Réalisation et polar : « Pour la peau d’un flic » (1981)
Alain Delon passe derrière la caméra dans ce polar où il incarne un ex-flic devenu détective privé. Violence, poursuites et amours contrariées peuplent ce film à l’esthétique brutale, dans la droite lignée des polars français de l’époque. Delon prouve qu’il peut tout faire, y compris mener la danse en tant que réalisateur.
L’heure du César : « Notre histoire » (1984)
C’est dans ce film de Bertrand Blier qu’Alain Delon décroche enfin un César. Il incarne un garagiste perdu, dont la vie bascule après une rencontre improbable dans un train.
Le film, désabusé, correspond à un moment charnière de la carrière d’Alain Delon, moins prolifique, mais toujours aussi puissant. Son César est à la fois une reconnaissance et un clin d’œil ironique à l’acteur.
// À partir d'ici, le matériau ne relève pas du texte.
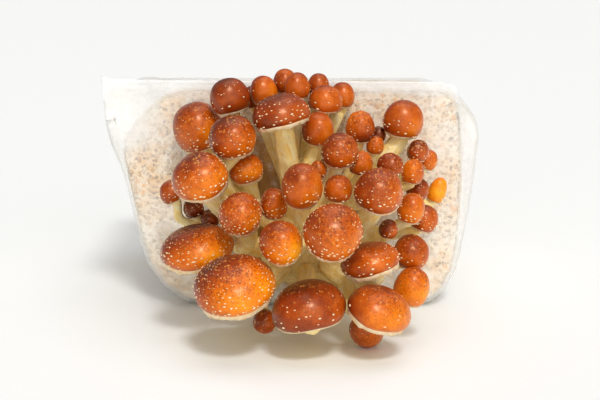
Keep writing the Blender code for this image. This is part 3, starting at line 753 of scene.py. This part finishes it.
def maths(tree, operation, a, b, clamp=False):
    """The result of a sum, a product or the like, of two outputs or numbers."""
    made = add_node(tree, "ShaderNodeMath", operation=operation, use_clamp=clamp)
    for socket, value in zip(made.inputs, (a, b)):
        if isinstance(value, (int, float)):
            socket.default_value = value
        else:
            wire(tree, value, socket)
    return made.outputs[0]


def colour_mix(tree, factor, a, b):
    """A colour between two, by a factor from 0 to 1."""
    made = add_node(tree, "ShaderNodeMix", data_type="RGBA", blend_type="MIX")
    for socket, value in ((made.inputs[0], factor), (made.inputs[6], a), (made.inputs[7], b)):
        if isinstance(value, tuple):
            socket.default_value = (*value, 1)
        elif isinstance(value, (int, float)):
            socket.default_value = value
        else:
            wire(tree, value, socket)
    return made.outputs[2]


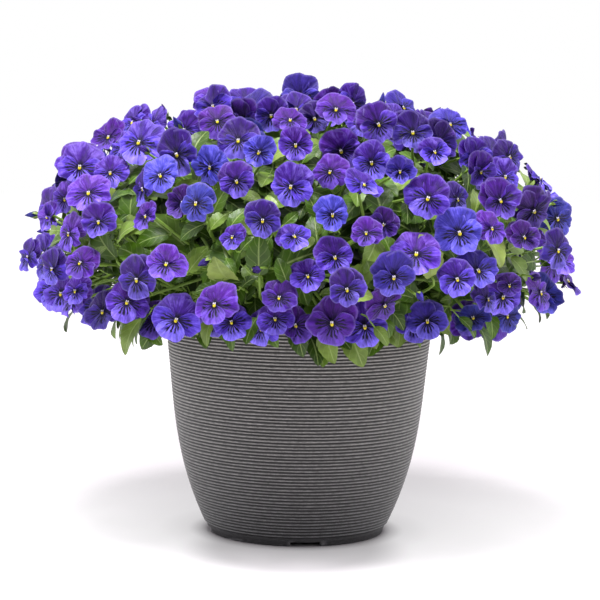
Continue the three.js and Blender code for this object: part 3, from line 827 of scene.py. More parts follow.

Une chance de plus avec Belmondo : « Une chance sur deux » (1998)
Leur grande réconciliation à l’écran. Delon et Belmondo se disputent la paternité de Vanessa Paradis dans cette comédie d’aventures de Patrice Leconte.
Malgré sa distribution de rêve, ce long-métrage échoue commercialement. Mais les deux géants semblent s’amuser de leurs retrouvailles, dans un dernier éclat de complicité.
L’empereur au crépuscule : « Astérix aux Jeux olympiques » (2008)
Dans un ultime acte d’autodérision, Alain Delon incarne un César mégalomane et se lance dans un monologue truffé de références à ses propres films.
Le vieux lion de 73 ans ne manque pas d’humour et se moque ouvertement de son propre mythe. C’est une sortie de scène amusée, presque détachée, de celui qui aura incarné tant de visages.
Alain Delon aura tout vécu : la gloire, les scandales, la démesure. Son parcours reste un mélange de fureur et de silence, où chaque film semble capturer une part de cette énigme humaine.
Icône, son visage flotte entre les eaux du cinéma classique et les rives du mystère. Immortel.